Set task → Up to and including the line with "down by outlet_h.", reproduce the listing below exactly, beginning at its first line.

Dataset content →
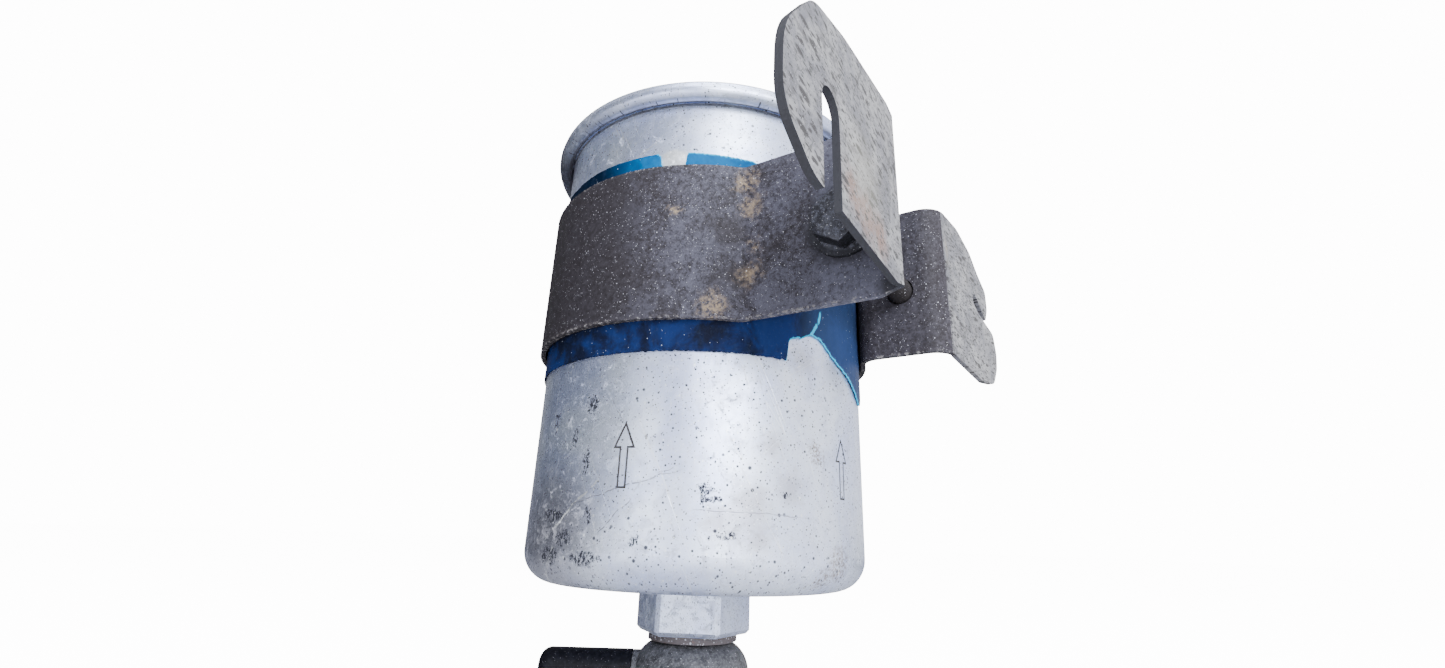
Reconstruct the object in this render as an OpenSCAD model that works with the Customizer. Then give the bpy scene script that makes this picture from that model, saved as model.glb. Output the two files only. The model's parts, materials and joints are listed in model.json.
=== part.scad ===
// In-line metal fuel filter with a screw-clamped strap bracket and a banjo union on its inlet.
// Millimetres. +Z runs along the can from the inlet to the outlet; the origin is the centre of the
// outlet port's mouth. +X is the way the bracket's mounting face looks.
// Heights in the modules are counted from the can's flat bottom and shifted down by outlet_h.

/* [Can] */
// Outside radius of the can
can_r = 40; // [36:0.5:42]
// Height of the outlet port's mouth over the can's flat bottom
outlet_h = 130; // [126:1:140]
// Height of the middle of the rolled seam bead
bead_z = 107.9; // [104:0.1:110]
// Distance of the bead's middle from the axis
bead_mid_r = 41.93; // [41.8:0.01:42.2]
// Radius of the bead's round section
bead_tube_r = 2; // [1.9:0.05:2.2]
// Wall thickness of the can
can_wall = 1; // [0.8:0.1:1.2]
// Outer radius of the can's bottom corner
bottom_round = 7; // [6:0.5:8]

/* [Ports] */
// Width across flats of the inlet hexagon
inlet_hex_af = 23.5; // [22:0.5:25]
// Length of the inlet hexagon below the can
inlet_hex_h = 10.3; // [8:0.1:12]
// Direction of the inlet hexagon's corner
inlet_hex_dir = 27.4; // [0:0.1:60]
// Radius of the inlet thread
inlet_bore_r = 6.95; // [6.92:0.01:7]
// Width across flats of the outlet hexagon
outlet_hex_af = 22; // [20:0.5:24]
// Core radius of the outlet thread
outlet_bore_r = 5.25; // [5:0.05:5.5]

/* [Banjo union] */
// Outside radius of the banjo eye
eye_r = 13.1; // [12.5:0.1:14]
// Height of the banjo eye
eye_h = 13; // [12:0.5:14]
// Thickness of one copper sealing washer
seal_t = 1.5; // [1:0.1:2]
// Distance from the axis to the end of the capped tail
tail_end = 34.5; // [30:0.5:45]
// Outside radius of the rubber cap on the tail
tail_cap_r = 4; // [3.8:0.1:4.5]
// Direction of the tail around the can's axis
tail_dir = 213.6; // [0:0.1:360]

/* [Bracket] */
// Inside radius of the clamp band
band_in_r = 41; // [40.95:0.01:41.2]
// Sheet thickness of the bracket
sheet_t = 1.2; // [1:0.1:1.4]
// Height of the band's lower edge
band_z0 = 52.1; // [50:0.1:55]
// Height of the band's upper edge
band_z1 = 88.2; // [84:0.1:90]
// Height of the legs' upper edge at the folds
leg_z1 = 89.2; // [88:0.1:90]
// Height of the front fold's lower corner
fold_z0 = 53.2; // [52:0.1:55]
// Position of the front leg's middle plane along Y
front_leg_y = -30.2; // [-31:0.1:-29]
// Position of the back leg's middle plane along Y
back_leg_y = 6.9; // [6:0.1:8]
// Position of the front flange's mounting face along X
face_x = 61.8; // [61:0.1:64]
// Angle by which the back flange is splayed out of the front flange's plane
splay = 8.4; // [6:0.1:10]
// Width of the front flange's bolt slot
slot_w = 6.4; // [5.5:0.1:7]

/* [Clamp screw] */
// Position of the clamp screw along X
screw_x = 51.5; // [50.5:0.1:52]
// Height of the clamp screw
screw_z = 68.2; // [66:0.1:72]
// Shank radius of the clamp screw
screw_r = 3; // [2.5:0.05:3]

/* [Film sleeve] */
// Height of the sleeve's lower edge
film_z0 = 45.7; // [44:0.1:48]
// Height of the sleeve's upper edge
film_z1 = 92.8; // [91:0.1:96]
// Thickness of the plastic film
film_t = 0.65; // [0.5:0.05:0.7]

/* [Filter element] */
// Number of pleats in the paper
pleats = 30; // [24:1:36]
// Outer radius of the pleats
pleat_out_r = 33.4; // [30:0.2:33.6]
// Inner radius of the pleats
pleat_in_r = 13; // [12.6:0.1:15]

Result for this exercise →
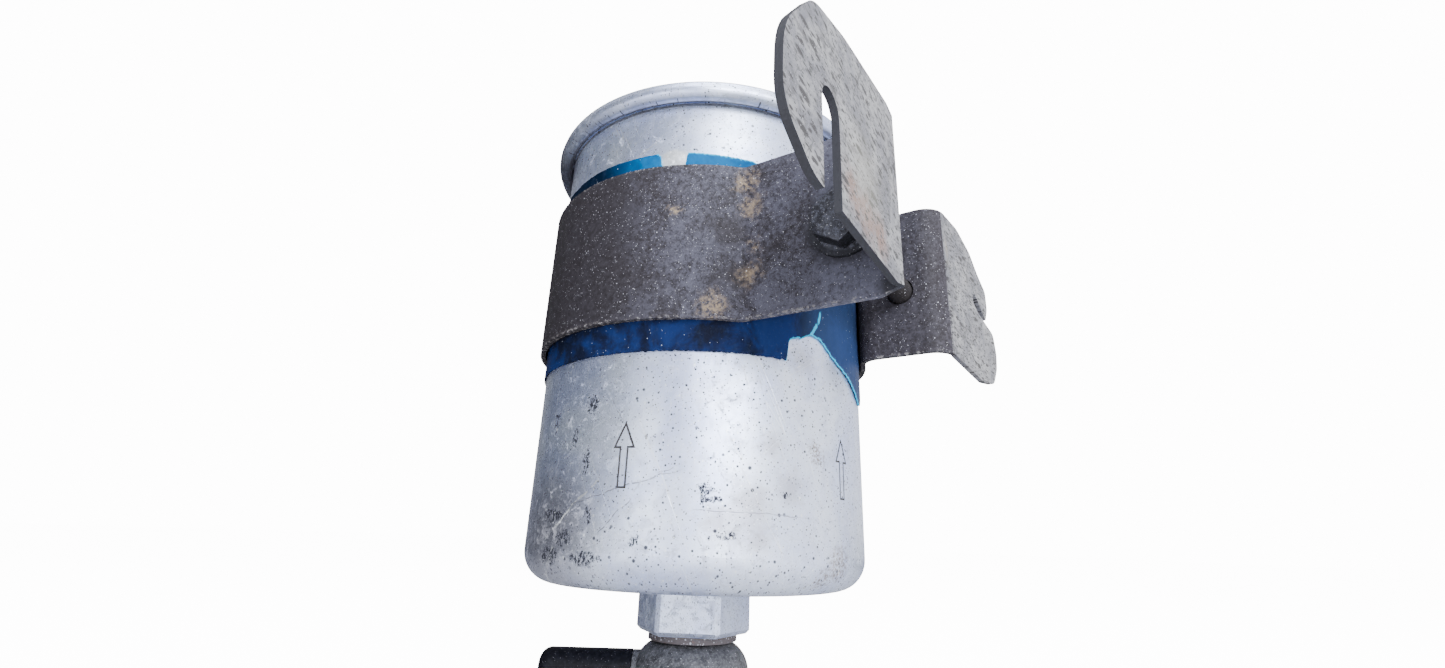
Reconstruct the object in this render as an OpenSCAD model that works with the Customizer. Then give the bpy scene script that makes this picture from that model, saved as model.glb. Output the two files only. The model's parts, materials and joints are listed in model.json.
=== part.scad ===
// In-line metal fuel filter with a screw-clamped strap bracket and a banjo union on its inlet.
// Millimetres. +Z runs along the can from the inlet to the outlet; the origin is the centre of the
// outlet port's mouth. +X is the way the bracket's mounting face looks.
// Heights in the modules are counted from the can's flat bottom and shifted down by outlet_h.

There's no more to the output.